* **DIRECTION**:
Output the records. Match them exactly.

[Data listing]

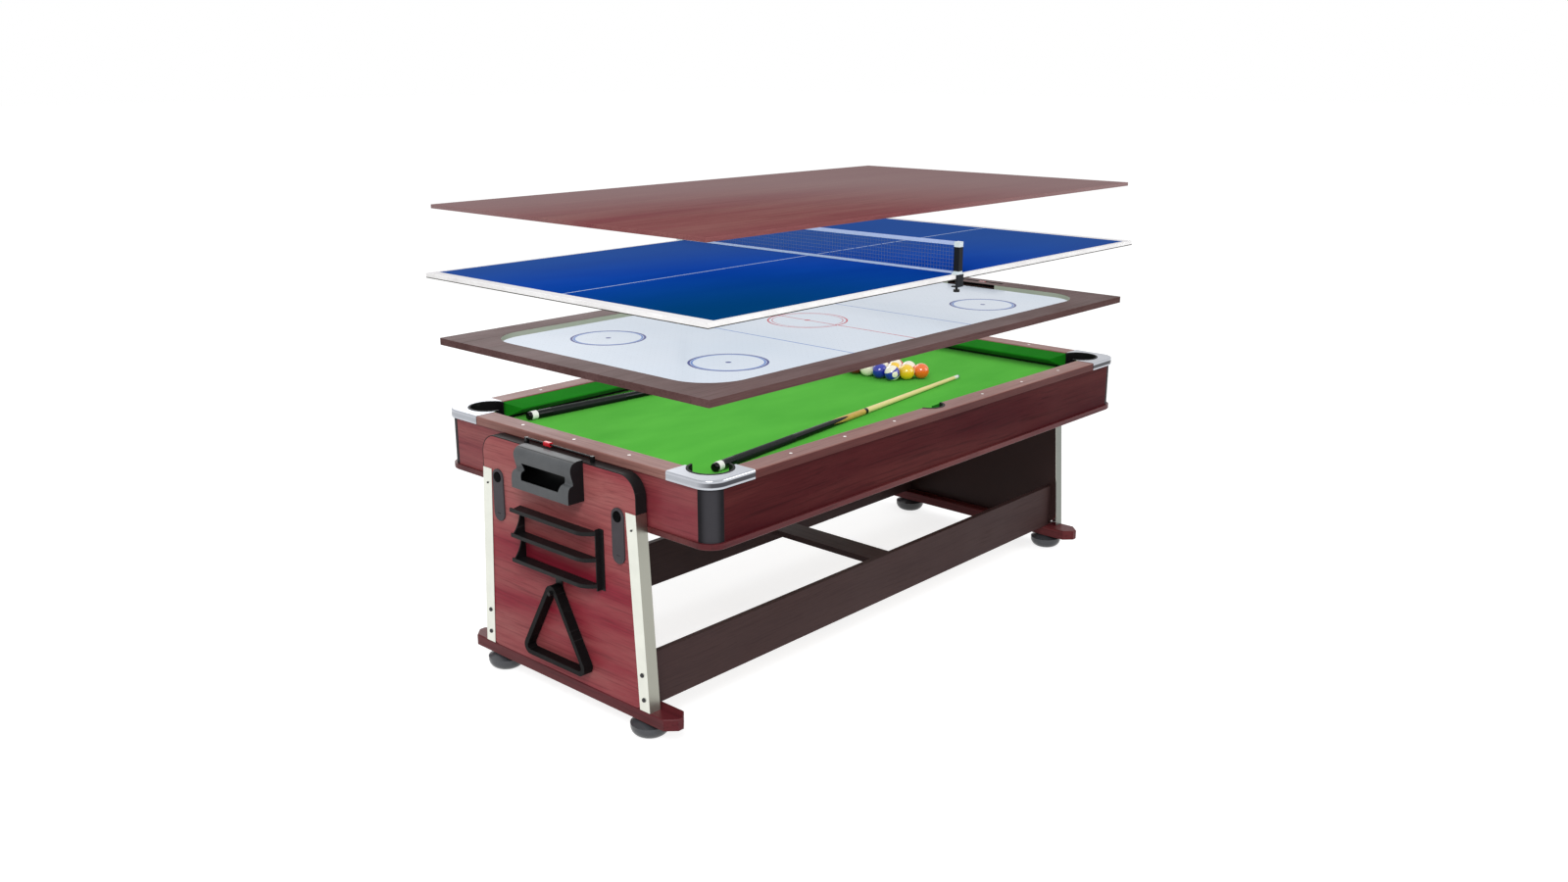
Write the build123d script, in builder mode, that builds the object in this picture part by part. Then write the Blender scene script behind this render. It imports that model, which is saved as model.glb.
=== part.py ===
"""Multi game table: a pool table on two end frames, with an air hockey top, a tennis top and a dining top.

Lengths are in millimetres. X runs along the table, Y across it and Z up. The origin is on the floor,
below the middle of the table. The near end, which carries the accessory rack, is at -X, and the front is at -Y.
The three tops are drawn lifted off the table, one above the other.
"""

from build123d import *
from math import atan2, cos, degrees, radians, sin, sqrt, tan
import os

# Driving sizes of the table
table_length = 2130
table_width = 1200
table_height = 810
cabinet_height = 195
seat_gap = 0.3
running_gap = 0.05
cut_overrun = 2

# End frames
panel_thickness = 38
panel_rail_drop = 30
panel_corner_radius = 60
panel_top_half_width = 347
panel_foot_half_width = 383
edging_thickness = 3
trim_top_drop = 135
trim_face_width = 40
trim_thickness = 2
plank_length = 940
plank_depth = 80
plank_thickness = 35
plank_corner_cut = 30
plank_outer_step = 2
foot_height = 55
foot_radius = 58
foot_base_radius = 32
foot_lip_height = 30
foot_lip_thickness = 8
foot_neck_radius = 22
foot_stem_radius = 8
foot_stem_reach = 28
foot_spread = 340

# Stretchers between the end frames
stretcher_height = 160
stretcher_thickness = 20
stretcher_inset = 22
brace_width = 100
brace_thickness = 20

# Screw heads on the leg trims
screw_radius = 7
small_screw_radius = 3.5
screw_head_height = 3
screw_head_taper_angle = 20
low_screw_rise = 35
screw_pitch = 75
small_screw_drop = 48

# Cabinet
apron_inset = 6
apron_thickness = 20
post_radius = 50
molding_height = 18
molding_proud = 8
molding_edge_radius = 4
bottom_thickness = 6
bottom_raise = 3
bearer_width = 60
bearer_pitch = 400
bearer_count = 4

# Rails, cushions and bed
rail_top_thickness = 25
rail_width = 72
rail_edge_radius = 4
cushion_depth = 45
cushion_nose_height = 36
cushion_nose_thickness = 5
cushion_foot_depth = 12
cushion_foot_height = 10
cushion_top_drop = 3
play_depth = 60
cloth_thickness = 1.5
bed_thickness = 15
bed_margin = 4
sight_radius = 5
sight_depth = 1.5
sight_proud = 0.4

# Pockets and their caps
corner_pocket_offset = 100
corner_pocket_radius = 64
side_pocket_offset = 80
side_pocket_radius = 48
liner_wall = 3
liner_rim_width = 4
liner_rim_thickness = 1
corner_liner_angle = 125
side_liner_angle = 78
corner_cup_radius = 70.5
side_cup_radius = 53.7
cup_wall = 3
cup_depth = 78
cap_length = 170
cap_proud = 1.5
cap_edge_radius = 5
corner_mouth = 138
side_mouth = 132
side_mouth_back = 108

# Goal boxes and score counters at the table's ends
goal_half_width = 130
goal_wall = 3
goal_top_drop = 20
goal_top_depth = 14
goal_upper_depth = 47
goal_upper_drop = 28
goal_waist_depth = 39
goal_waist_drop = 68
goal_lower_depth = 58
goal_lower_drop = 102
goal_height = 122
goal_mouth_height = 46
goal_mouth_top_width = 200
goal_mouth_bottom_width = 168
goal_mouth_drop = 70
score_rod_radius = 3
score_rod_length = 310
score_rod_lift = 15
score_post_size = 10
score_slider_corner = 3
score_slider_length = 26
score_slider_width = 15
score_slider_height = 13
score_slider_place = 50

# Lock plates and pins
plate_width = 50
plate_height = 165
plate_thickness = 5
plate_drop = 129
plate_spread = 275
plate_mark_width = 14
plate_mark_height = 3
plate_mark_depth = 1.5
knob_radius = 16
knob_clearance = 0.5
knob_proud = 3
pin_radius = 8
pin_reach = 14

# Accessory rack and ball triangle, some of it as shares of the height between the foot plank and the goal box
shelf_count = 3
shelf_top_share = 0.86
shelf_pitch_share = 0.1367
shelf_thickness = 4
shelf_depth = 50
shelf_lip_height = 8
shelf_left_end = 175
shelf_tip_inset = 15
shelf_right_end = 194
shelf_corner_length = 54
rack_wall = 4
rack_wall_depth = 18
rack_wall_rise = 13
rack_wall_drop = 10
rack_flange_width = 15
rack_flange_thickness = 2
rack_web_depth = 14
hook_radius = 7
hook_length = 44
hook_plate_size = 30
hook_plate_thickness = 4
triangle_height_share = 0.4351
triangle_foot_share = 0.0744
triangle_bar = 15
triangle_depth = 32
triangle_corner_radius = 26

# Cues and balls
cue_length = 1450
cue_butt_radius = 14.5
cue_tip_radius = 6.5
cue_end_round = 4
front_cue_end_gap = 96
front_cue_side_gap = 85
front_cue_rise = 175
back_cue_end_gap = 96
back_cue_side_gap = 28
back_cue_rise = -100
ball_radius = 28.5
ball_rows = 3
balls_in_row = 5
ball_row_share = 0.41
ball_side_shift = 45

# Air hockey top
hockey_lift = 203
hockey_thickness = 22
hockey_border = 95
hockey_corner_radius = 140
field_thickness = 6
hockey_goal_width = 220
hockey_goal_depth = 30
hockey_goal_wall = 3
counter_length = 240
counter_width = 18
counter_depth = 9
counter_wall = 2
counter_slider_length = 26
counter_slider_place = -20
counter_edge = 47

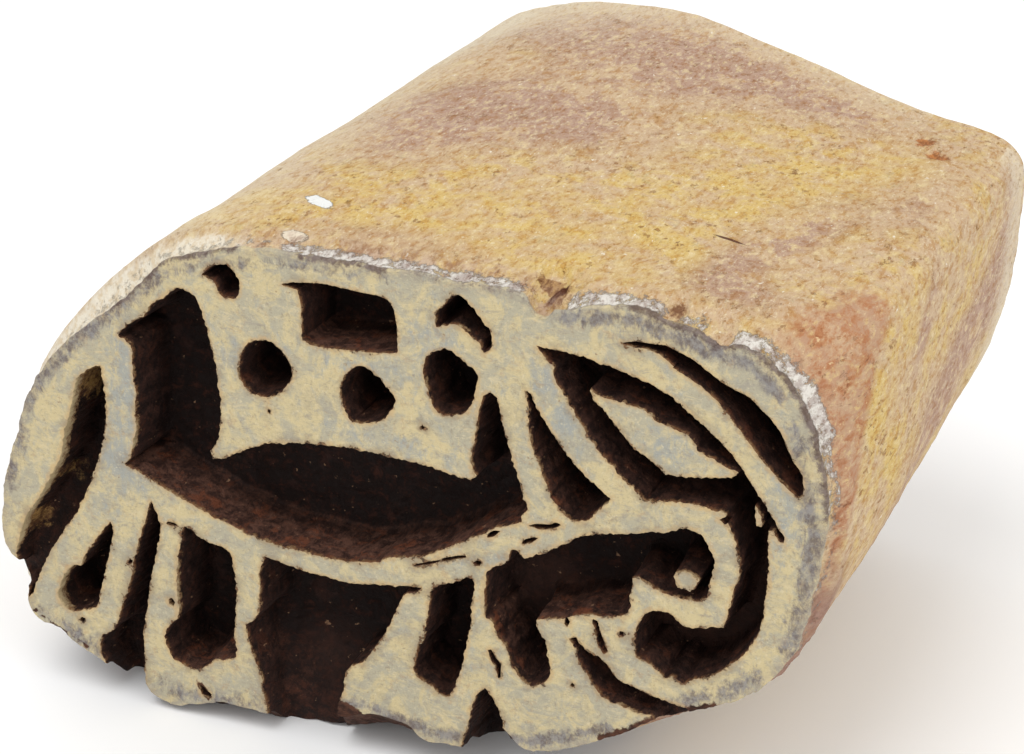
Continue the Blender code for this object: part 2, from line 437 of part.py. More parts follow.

* **RESPONSE TO THIS EXERCISE**:
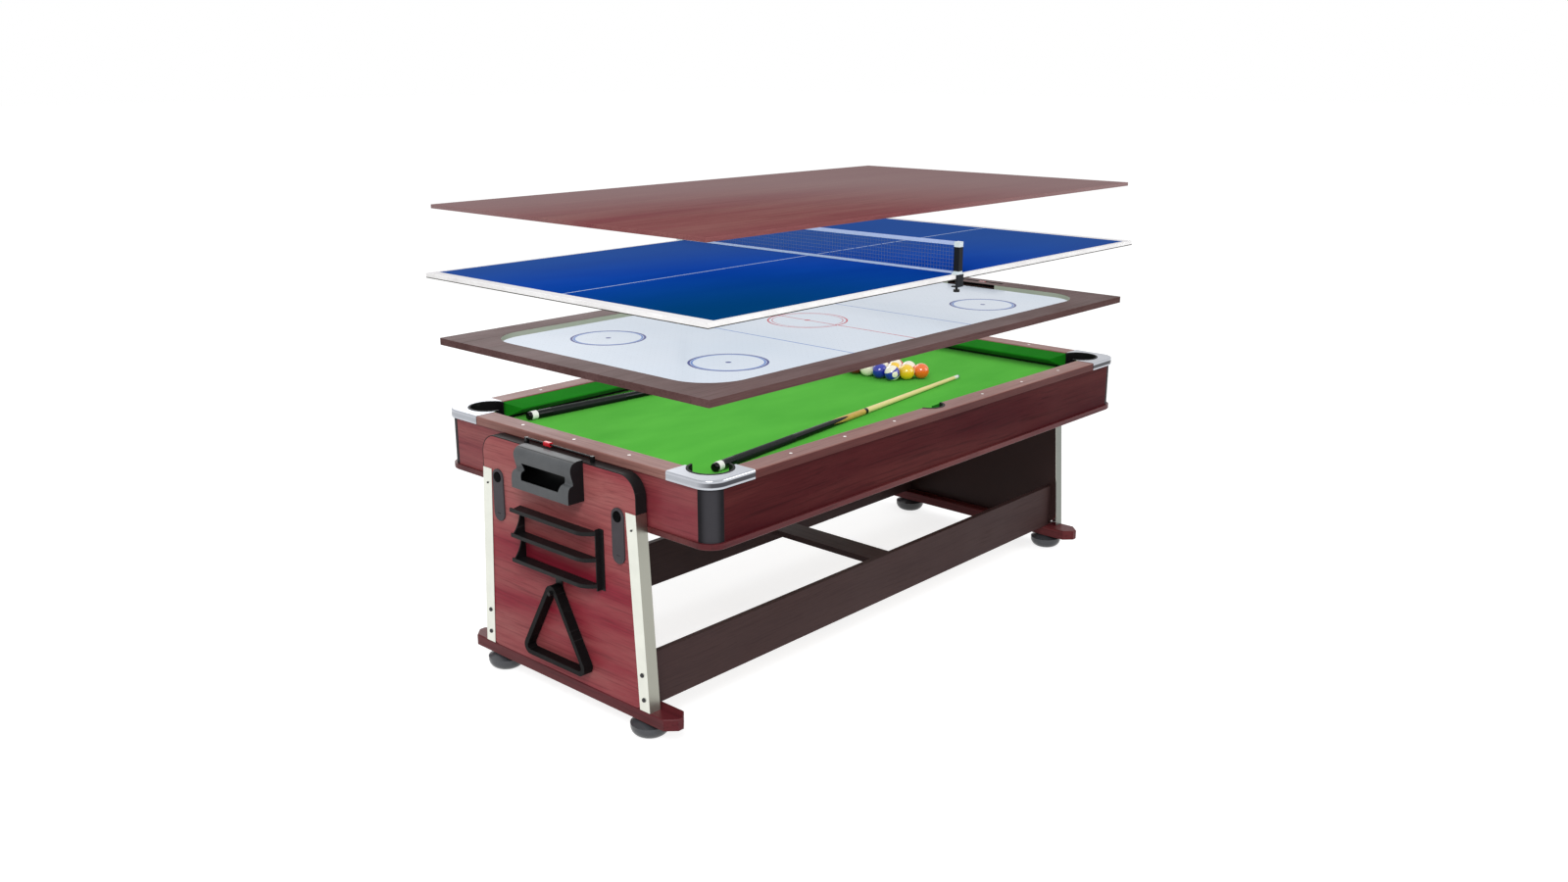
Write the build123d script, in builder mode, that builds the object in this picture part by part. Then write the Blender scene script behind this render. It imports that model, which is saved as model.glb.
=== part.py ===
"""Multi game table: a pool table on two end frames, with an air hockey top, a tennis top and a dining top.

Lengths are in millimetres. X runs along the table, Y across it and Z up. The origin is on the floor,
below the middle of the table. The near end, which carries the accessory rack, is at -X, and the front is at -Y.
The three tops are drawn lifted off the table, one above the other.
"""

from build123d import *
from math import atan2, cos, degrees, radians, sin, sqrt, tan
import os

# Driving sizes of the table
table_length = 2130
table_width = 1200
table_height = 810
cabinet_height = 195
seat_gap = 0.3
running_gap = 0.05
cut_overrun = 2

# End frames
panel_thickness = 38
panel_rail_drop = 30
panel_corner_radius = 60
panel_top_half_width = 347
panel_foot_half_width = 383
edging_thickness = 3
trim_top_drop = 135
trim_face_width = 40
trim_thickness = 2
plank_length = 940
plank_depth = 80
plank_thickness = 35
plank_corner_cut = 30
plank_outer_step = 2
foot_height = 55
foot_radius = 58
foot_base_radius = 32
foot_lip_height = 30
foot_lip_thickness = 8
foot_neck_radius = 22
foot_stem_radius = 8
foot_stem_reach = 28
foot_spread = 340

# Stretchers between the end frames
stretcher_height = 160
stretcher_thickness = 20
stretcher_inset = 22
brace_width = 100
brace_thickness = 20

# Screw heads on the leg trims
screw_radius = 7
small_screw_radius = 3.5
screw_head_height = 3
screw_head_taper_angle = 20
low_screw_rise = 35
screw_pitch = 75
small_screw_drop = 48

# Cabinet
apron_inset = 6
apron_thickness = 20
post_radius = 50
molding_height = 18
molding_proud = 8
molding_edge_radius = 4
bottom_thickness = 6
bottom_raise = 3
bearer_width = 60
bearer_pitch = 400
bearer_count = 4

# Rails, cushions and bed
rail_top_thickness = 25
rail_width = 72
rail_edge_radius = 4
cushion_depth = 45
cushion_nose_height = 36
cushion_nose_thickness = 5
cushion_foot_depth = 12
cushion_foot_height = 10
cushion_top_drop = 3
play_depth = 60
cloth_thickness = 1.5
bed_thickness = 15
bed_margin = 4
sight_radius = 5
sight_depth = 1.5
sight_proud = 0.4

# Pockets and their caps
corner_pocket_offset = 100
corner_pocket_radius = 64
side_pocket_offset = 80
side_pocket_radius = 48
liner_wall = 3
liner_rim_width = 4
liner_rim_thickness = 1
corner_liner_angle = 125
side_liner_angle = 78
corner_cup_radius = 70.5
side_cup_radius = 53.7
cup_wall = 3
cup_depth = 78
cap_length = 170
cap_proud = 1.5
cap_edge_radius = 5
corner_mouth = 138
side_mouth = 132
side_mouth_back = 108

# Goal boxes and score counters at the table's ends
goal_half_width = 130
goal_wall = 3
goal_top_drop = 20
goal_top_depth = 14
goal_upper_depth = 47
goal_upper_drop = 28
goal_waist_depth = 39
goal_waist_drop = 68
goal_lower_depth = 58
goal_lower_drop = 102
goal_height = 122
goal_mouth_height = 46
goal_mouth_top_width = 200
goal_mouth_bottom_width = 168
goal_mouth_drop = 70
score_rod_radius = 3
score_rod_length = 310
score_rod_lift = 15
score_post_size = 10
score_slider_corner = 3
score_slider_length = 26
score_slider_width = 15
score_slider_height = 13
score_slider_place = 50

# Lock plates and pins
plate_width = 50
plate_height = 165
plate_thickness = 5
plate_drop = 129
plate_spread = 275
plate_mark_width = 14
plate_mark_height = 3
plate_mark_depth = 1.5
knob_radius = 16
knob_clearance = 0.5
knob_proud = 3
pin_radius = 8
pin_reach = 14

# Accessory rack and ball triangle, some of it as shares of the height between the foot plank and the goal box
shelf_count = 3
shelf_top_share = 0.86
shelf_pitch_share = 0.1367
shelf_thickness = 4
shelf_depth = 50
shelf_lip_height = 8
shelf_left_end = 175
shelf_tip_inset = 15
shelf_right_end = 194
shelf_corner_length = 54
rack_wall = 4
rack_wall_depth = 18
rack_wall_rise = 13
rack_wall_drop = 10
rack_flange_width = 15
rack_flange_thickness = 2
rack_web_depth = 14
hook_radius = 7
hook_length = 44
hook_plate_size = 30
hook_plate_thickness = 4
triangle_height_share = 0.4351
triangle_foot_share = 0.0744
triangle_bar = 15
triangle_depth = 32
triangle_corner_radius = 26

# Cues and balls
cue_length = 1450
cue_butt_radius = 14.5
cue_tip_radius = 6.5
cue_end_round = 4
front_cue_end_gap = 96
front_cue_side_gap = 85
front_cue_rise = 175
back_cue_end_gap = 96
back_cue_side_gap = 28
back_cue_rise = -100
ball_radius = 28.5
ball_rows = 3
balls_in_row = 5
ball_row_share = 0.41
ball_side_shift = 45

# Air hockey top
hockey_lift = 203
hockey_thickness = 22
hockey_border = 95
hockey_corner_radius = 140
field_thickness = 6
hockey_goal_width = 220
hockey_goal_depth = 30
hockey_goal_wall = 3
counter_length = 240
counter_width = 18
counter_depth = 9
counter_wall = 2
counter_slider_length = 26
counter_slider_place = -20
counter_edge = 47

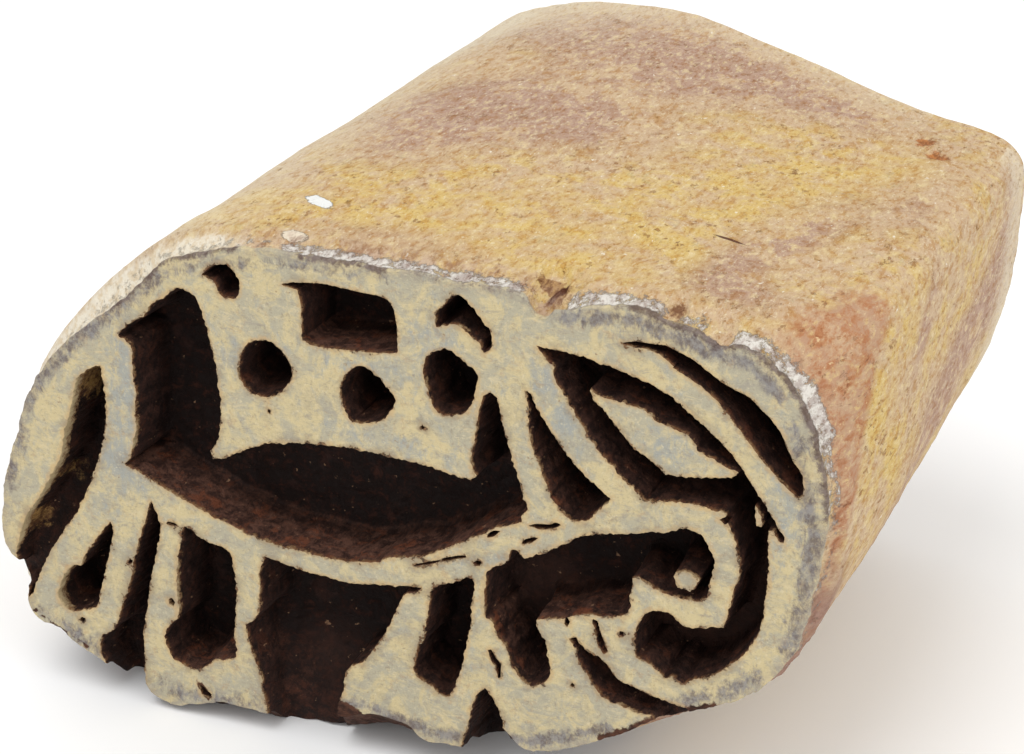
Continue the Blender code for this object: part 2, from line 437 of part.py. More parts follow.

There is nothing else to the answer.